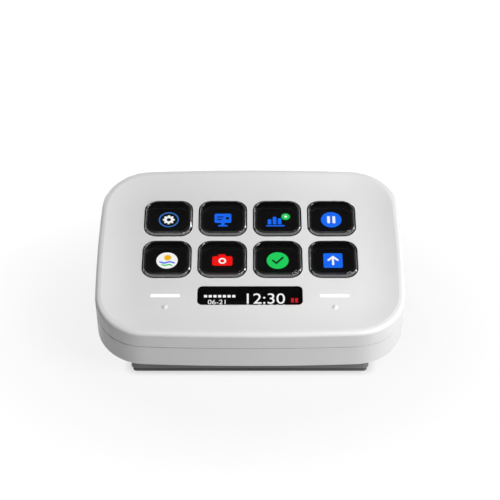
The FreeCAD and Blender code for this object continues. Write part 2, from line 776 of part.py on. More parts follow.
def info_display():
    """The small display glued behind the information window."""
    body = new_body("info_display")
    plan = new_sketch(body, "plan", INSERT_LOW)
    lap = cell("insert_lap")
    draw_box(plan, cell("window_width") + lap, cell("window_length") + lap, ZERO, -cell("window_drop"))
    pad(body, "case", plan, cell("info_thick"), backwards=True)
    place_on_slab(body)


def touch_board(label, side):
    """The small board under one light bar and one touch dot."""
    body = new_body(label)
    plan = new_sketch(body, "plan", TOUCH_TOP)
    middle = SIDE_PART * side
    draw_box(plan, cell("touch_width"), cell("touch_length"), middle, -TOUCH_DROP)
    pad(body, "board", plan, cell("touch_thick"), backwards=True)
    place_on_slab(body)


def lamp(label, side):
    """The lamp on a touch board, under the light bar."""
    body = new_body(label)
    plan = new_sketch(body, "plan", TOUCH_TOP)
    draw_box(plan, cell("lamp_width"), cell("lamp_length"), SIDE_PART * side, -cell("light_drop"))
    pad(body, "case", plan, cell("lamp_thick"))
    place_on_slab(body)


def touch_pad(label, side):
    """The conductive pad between a touch board and the plate, under the dot."""
    body = new_body(label)
    plan = new_sketch(body, "plan", TOUCH_TOP)
    draw_squares(plan, [(SIDE_PART * side, -cell("dot_drop"))], cell("touch_pad_width"))
    pad(body, "pad", plan, cell("touch_standoff"))
    place_on_slab(body)


def ribbon(label, width, points):
    """A flat cable: a bent strip drawn from the side."""
    body = new_body(label)
    side = new_sketch(body, "side", ZERO, "YZ_Plane")
    draw_polygon(side, points)
    pad(body, "strip", side, width, both_ways=True)
    place_on_slab(body)


def screen_ribbon():
    """From the display's front edge, out through the tray's gap and down to the main board."""
    thick = cell("ribbon_thick")
    edge = cell("rows_lift") - SCREEN_LENGTH / 2
    bend = RIBBON_BACK - cell("ribbon_reach")
    foot = bend + cell("ribbon_foot")
    low = SCREEN_LOW + thick * 2
    points = [
        (edge, low + thick),
        (bend, low + thick),
        (bend, BOARD_TOP),
        (foot, BOARD_TOP),
        (foot, BOARD_TOP + thick),
        (bend + thick, BOARD_TOP + thick),
        (bend + thick, low),
        (edge, low),
    ]
    ribbon("lcd_ribbon", cell("ribbon_width"), points)


def info_ribbon():
    """From the back of the small display down to the main board."""
    thick = cell("ribbon_thick")
    bend = -cell("window_drop") - cell("ribbon_reach")
    foot = bend + cell("ribbon_reach")
    points = [
        (foot, INFO_LOW),
        (bend, INFO_LOW),
        (bend, BOARD_TOP),
        (foot, BOARD_TOP),
        (foot, BOARD_TOP + thick),
        (bend + thick, BOARD_TOP + thick),
        (bend + thick, INFO_LOW - thick),
        (foot, INFO_LOW - thick),
    ]
    ribbon("info_ribbon", cell("info_ribbon_width"), points)


def screws(label, places, seat, shank, heads_down=False):
    """Like screws in one sub-part: heads on the seat, shanks away from it."""
    body = new_body(label)
    heads = new_sketch(body, "heads", seat)
    draw_posts(heads, places, cell("head_radius"))
    pad(body, "caps", heads, cell("head_thick"), backwards=heads_down)
    shanks = new_sketch(body, "shanks", seat)
    draw_posts(shanks, places, cell("screw_radius"))
    pad(body, "stems", shanks, shank, backwards=not heads_down)
    place_on_slab(body)


def all_screws():
    """Those that join the two shells, hold the main board and hold the stand."""
    head_seat = UNDERSIDE + cell("wall")
    shell_shank = SPLIT - head_seat + cell("screw_bite")
    screws("shell_screws", shell_boss_places(), head_seat, shell_shank, heads_down=True)
    screws("board_screws", board_boss_places(), BOARD_TOP, BOARD_TOP - BASE_FLOOR)
    screws("stand_screws", stand_boss_places(), BASE_FLOOR, cell("wall") + cell("screw_bite"))


def underside_height(back):
    """Height of the slab's flat underside above the floor, at a distance behind the slab's middle."""
    return cell("face_height") + (back * SIN - cell("slab_depth")) / COS


def tilted_sketch(body, name):
    """A sketch on the slab's underside, in the upright frame of the stand."""
    sketch = new_sketch(body, name)
    sketch.AttachmentOffset = FreeCAD.Placement(Vector(), FreeCAD.Rotation(Vector(1, 0, 0), 1.0))
    along = cell("slab_depth") * SIN - STAND_MIDDLE
    height = cell("face_height") - cell("slab_depth") * COS
    sketch.setExpression("AttachmentOffset.Base.y", along.formula)
    sketch.setExpression("AttachmentOffset.Base.z", height.formula)
    sketch.setExpression("AttachmentOffset.Rotation.Angle", cell("tilt").formula)
    return sketch


def stand_shell():
    """The wedge under the slab: walls and a floor, cut off along the slab's underside."""
    body = new_body("stand_shell")
    width, length = cell("stand_width"), cell("stand_length")
    half = length / 2 + OVERSHOOT
    rear = underside_height(STAND_MIDDLE + half)
    front = underside_height(STAND_MIDDLE - half)
    outline = new_sketch(body, "outline", cell("pad_thick"))
    draw_round_box(outline, width, length, cell("stand_corner"))
    pad(body, "block", outline, rear - cell("pad_thick"))
    cavity = new_sketch(body, "cavity", STAND_FLOOR)
    inner = cell("stand_wall") * 2
    draw_box(cavity, width - inner, length - inner)
    pocket_up(body, "hollow", cavity, rear - STAND_FLOOR)
    slope = new_sketch(body, "slope", ZERO, "YZ_Plane")
    top = rear + OVERSHOOT
    draw_polygon(slope, [(-half, front), (half, rear), (half, top), (-half, top)])
    pocket(body, "slope_cut", slope, width + OVERSHOOT, both_ways=True)
    for name, along in (("front", -cell("stand_boss_low")), ("rear", cell("stand_boss_high"))):
        places = [(cell("stand_boss_across") * side, along) for _, side in SIDES]
        back = along * COS + cell("slab_depth") * SIN
        post_length = (underside_height(back) - STAND_FLOOR) / COS + cell("boss_sink")
        rings = tilted_sketch(body, f"{name}_bosses")
        draw_posts(rings, places, cell("boss_radius"))
        pad(body, f"{name}_posts", rings, post_length, backwards=True)
    bores = tilted_sketch(body, "bores")
    draw_posts(bores, stand_boss_places(), SCREW_HOLE)
    pocket(body, "holes", bores, cell("screw_bite") + cell("wall") / 2)
    pegs = new_sketch(body, "pegs", STAND_FLOOR)
    draw_posts(pegs, peg_places(), cell("peg_radius"))
    pad(body, "weight_pegs", pegs, cell("weight_thick"))
    lug_seat = new_sketch(body, "lug_seat", cell("pad_thick"))
    draw_pad_lug(lug_seat, cell("pad_lug_inset") - cell("pad_lug_gap"))
    pocket_up(body, "lug_recess", lug_seat, cell("pad_lug"))
    place_upright(body)


def peg_places():
    """The two pegs that locate the weight."""
    return [(cell("peg_spread") * side, cell("weight_back")) for _, side in SIDES]


def draw_pad_lug(sketch, inset):
    """The raised middle of the pad, drawn in from the stand's outline."""
    draw_box(sketch, cell("stand_width") - inset * 2, cell("stand_length") - inset * 2)


def foot_pad():
    """The soft pad that the keypad stands on, with a lug that locates it under the stand."""
    body = new_body("foot_pad")
    plan = new_sketch(body, "plan")
    trim = cell("pad_inset") * 2
    corner = cell("stand_corner") - cell("pad_inset")
    draw_round_box(plan, cell("stand_width") - trim, cell("stand_length") - trim, corner)
    pad(body, "sole", plan, cell("pad_thick"))
    lug = new_sketch(body, "lug", cell("pad_thick"))
    draw_pad_lug(lug, cell("pad_lug_inset"))
    pad(body, "middle", lug, cell("pad_lug") - cell("pad_lug_gap"))
    place_upright(body)


def ballast_plate():
    """The steel weight on the stand's floor, over the two pegs."""
    body = new_body("ballast_plate")
    plan = new_sketch(body, "plan", STAND_FLOOR)
    draw_box(plan, cell("weight_width"), cell("weight_length"), ZERO, cell("weight_back"))
    pad(body, "plate", plan, cell("weight_thick"))
    bores = new_sketch(body, "bores", STAND_FLOOR)
    draw_posts(bores, peg_places(), cell("peg_radius") + cell("peg_gap"))
    pocket_up(body, "holes", bores, cell("weight_thick"))
    place_upright(body)


def build():
    """Make every sub-part in the document."""
    face_shell()
    base_shell()
    for number, (across, along) in enumerate(key_places(), 1):
        key_lens(f"key_lens_{number}", across, along)
        key_skirt(f"key_skirt_{number}", across, along)
    windowed_sheet("membrane_sheet", SHEET_TOP, cell("sheet_thick"))
    windowed_sheet("contact_film", FILM_TOP, cell("film_thick"))
    screen_panel()
    screen_tray()
    main_board()
    main_chip()
    usb_socket()
    flanged_insert(
        "info_lens",
        cell("window_width"),
        cell("window_length"),
        cell("window_corner"),
        ZERO,
        cell("window_drop"),
    )
    info_display()
    for name, side in SIDES:
        flanged_insert(
            f"light_bar_{name}",
            cell("light_width"),
            cell("light_length"),
            cell("light_corner"),
            SIDE_PART * side,
            cell("light_drop"),
        )
        touch_board(f"touch_board_{name}", side)
        lamp(f"led_{name}", side)
        touch_pad(f"touch_pad_{name}", side)
    screen_ribbon()
    info_ribbon()
    all_screws()
    stand_shell()
    foot_pad()
    ballast_plate()


def check(bodies):
    """Stop if a feature failed, a cut took nothing away or a shape is not sound."""
    for item in doc.Objects:
        if "Invalid" in item.State or "Error" in item.State:
            raise RuntimeError(f"{item.Name} failed: {item.State}")
        if item.TypeId in ("PartDesign::Pocket", "PartDesign::SubtractiveLoft"):
            if item.Shape.Volume > item.BaseFeature.Shape.Volume - 1e-3:
                raise RuntimeError(f"{item.Name} cuts nothing")
    for body in bodies:
        if body.Shape.isNull() or not body.Shape.isValid():
            raise RuntimeError(f"{body.Label} has no sound shape")


build()
doc.recompute()
sub_parts = [item for item in doc.Objects if item.TypeId == "PartDesign::Body"]
check(sub_parts)
os.makedirs("parts", exist_ok=True)
for sub_part in sub_parts:
    sub_part.Shape.exportStep(f"parts/{sub_part.Label}.step")
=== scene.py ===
"""Looks of a desk keypad: clear keys over lit pictures, a clock window, two light bars and a studio.

The keypad's slab leans back. Its own frame has U to the right, V up the slope and W out of the face,
with zero at the middle of the flat floor of the dished face. Lengths are metres.
"""

import math

import bpy
import numpy as np
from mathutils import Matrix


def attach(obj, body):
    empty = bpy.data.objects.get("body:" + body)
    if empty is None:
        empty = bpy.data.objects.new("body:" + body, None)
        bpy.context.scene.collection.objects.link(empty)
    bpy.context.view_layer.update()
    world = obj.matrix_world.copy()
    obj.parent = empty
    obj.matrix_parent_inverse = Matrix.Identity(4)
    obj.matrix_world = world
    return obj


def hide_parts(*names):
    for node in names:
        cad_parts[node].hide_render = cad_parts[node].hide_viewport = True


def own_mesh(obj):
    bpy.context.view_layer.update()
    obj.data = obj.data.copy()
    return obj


bl_info = {
    "name": "Desk Keypad Looks",
    "version": (1, 0, 0),
    "blender": (4, 5, 0),
    "location": "View3D > Sidebar > Keypad",
    "description": "Finishes, clear keys, lit pictures and a studio for a desk keypad",
    "category": "Object",
}

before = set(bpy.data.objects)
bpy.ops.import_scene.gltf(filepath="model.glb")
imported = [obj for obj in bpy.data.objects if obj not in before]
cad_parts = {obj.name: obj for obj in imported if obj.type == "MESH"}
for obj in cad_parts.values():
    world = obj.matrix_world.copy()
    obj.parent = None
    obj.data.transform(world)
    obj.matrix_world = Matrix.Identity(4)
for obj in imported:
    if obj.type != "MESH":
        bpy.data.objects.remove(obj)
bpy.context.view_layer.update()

KEYPAD_BODY = "keypad_body"
KEY_COUNT = 8
KEYS_PER_ROW = 4
MM = 0.001
HAIR = 0.00001  # play between faces that would lie in one plane
LAYER = 0.00003  # step from one layer of a lit picture to the next
PLATE = 0.9  # share of a layer that its plate fills
ROUND_STEPS = 48  # points round a circle
CORNER_STEPS = 9  # points round a quarter circle
BOX_STEPS = 6  # points round a corner of a drawn box
EDGE_STEPS = 4  # points over a key's eased corner
EDGE_GUARD = 1.7  # place of the flat faces' next points, in eases from the corner
DOT_TURN = 0.96 * math.pi / 2  # how far a touch dot's dome turns up
PICTURE_GAP = 4 * LAYER  # from a key's underside to its picture
CLOCK_GAP = 0.00002  # from the clock's display to its digits

# Finishes: repeats of their patterns in a metre, the depths of their relief in metres, and inner colours
SCALES = {
    "tone": 35.0,
    "grain": 3200.0,
    "dust": 900.0,
    "pits": 2600.0,
    "drawn": 900.0,
    "clouds": 260.0,
    "tracks": 320.0,
    "lacquer": 140.0,
    "copper": 320.0,
    "flow": 180.0,
    "cells": 2400.0,
    "lit_cells": 3000.0,
    "haze": 700.0,
    "speckle": 60.0,
}
TONE_CHANGE = 0.03
DEPTHS = {
    "grain": 0.00001,
    "pits": 0.00002,
    "drawn": 0.000008,
    "tracks": 0.00003,
    "copper": 0.00002,
    "flow": 0.000002,
}

BLACK_SILICONE = (0.004, 0.004, 0.0042)
AMBER_FILM, BARE_COPPER = (0.42, 0.16, 0.02), (0.62, 0.3, 0.08)
DARK_FILM, DARK_COPPER = (0.006, 0.006, 0.006), (0.02, 0.018, 0.015)

# The studio's lamps: name, place, side in metres and power in watts
LAMPS = (
    ("key_light", (0.3, -0.265, 0.33), 0.3, 2.97),
    ("top_light", (0.3, 0.02, 0.45), 0.3, 0.15),
    ("back_light", (-0.25, 0.4, 0.12), 0.3, 1.2),
)
LAMP_TARGET = (0, 0, 0.03)
CAMERA_TARGET = (0.0, -0.001723, 0.032274)
CAMERA_DOWN = math.radians(28.4)
CAMERA_AWAY = 0.582
CAMERA_LENS = 119.15
FLOOR_HALF, FLOOR_STEPS = 2.0, 9
# The seen floor's glow is lower near the keypad, a painted soft shadow round it, and rises to white further
# out
FLOOR_GLOW = {"From_Min": 0.06, "From_Max": 0.16, "To_Min": 0.865, "To_Max": 1.05}  # by distance
FLOOR_SHADE = 0.0035  # reach of the shade at the pad's edge
CEILING_FADE = {"From_Min": 0.35, "From_Max": 0.8, "To_Min": 1.0, "To_Max": 0.15}  # by height


def linear(red, green, blue):
    """The scene colour that shows as three numbers from 0 to 255."""
    share = np.array([red, green, blue]) / 255
    low, high = share / 12.92, ((share + 0.055) / 1.055) ** 2.4
    return tuple(float(x) for x in np.where(share <= 0.04045, low, high))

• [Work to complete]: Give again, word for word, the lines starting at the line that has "check(sub_parts)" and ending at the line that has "obj.data = obj.data.copy()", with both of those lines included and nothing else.

• [Solved problem]:
check(sub_parts)
os.makedirs("parts", exist_ok=True)
for sub_part in sub_parts:
    sub_part.Shape.exportStep(f"parts/{sub_part.Label}.step")
=== scene.py ===
"""Looks of a desk keypad: clear keys over lit pictures, a clock window, two light bars and a studio.

The keypad's slab leans back. Its own frame has U to the right, V up the slope and W out of the face,
with zero at the middle of the flat floor of the dished face. Lengths are metres.
"""

import math

import bpy
import numpy as np
from mathutils import Matrix


def attach(obj, body):
    empty = bpy.data.objects.get("body:" + body)
    if empty is None:
        empty = bpy.data.objects.new("body:" + body, None)
        bpy.context.scene.collection.objects.link(empty)
    bpy.context.view_layer.update()
    world = obj.matrix_world.copy()
    obj.parent = empty
    obj.matrix_parent_inverse = Matrix.Identity(4)
    obj.matrix_world = world
    return obj


def hide_parts(*names):
    for node in names:
        cad_parts[node].hide_render = cad_parts[node].hide_viewport = True


def own_mesh(obj):
    bpy.context.view_layer.update()
    obj.data = obj.data.copy()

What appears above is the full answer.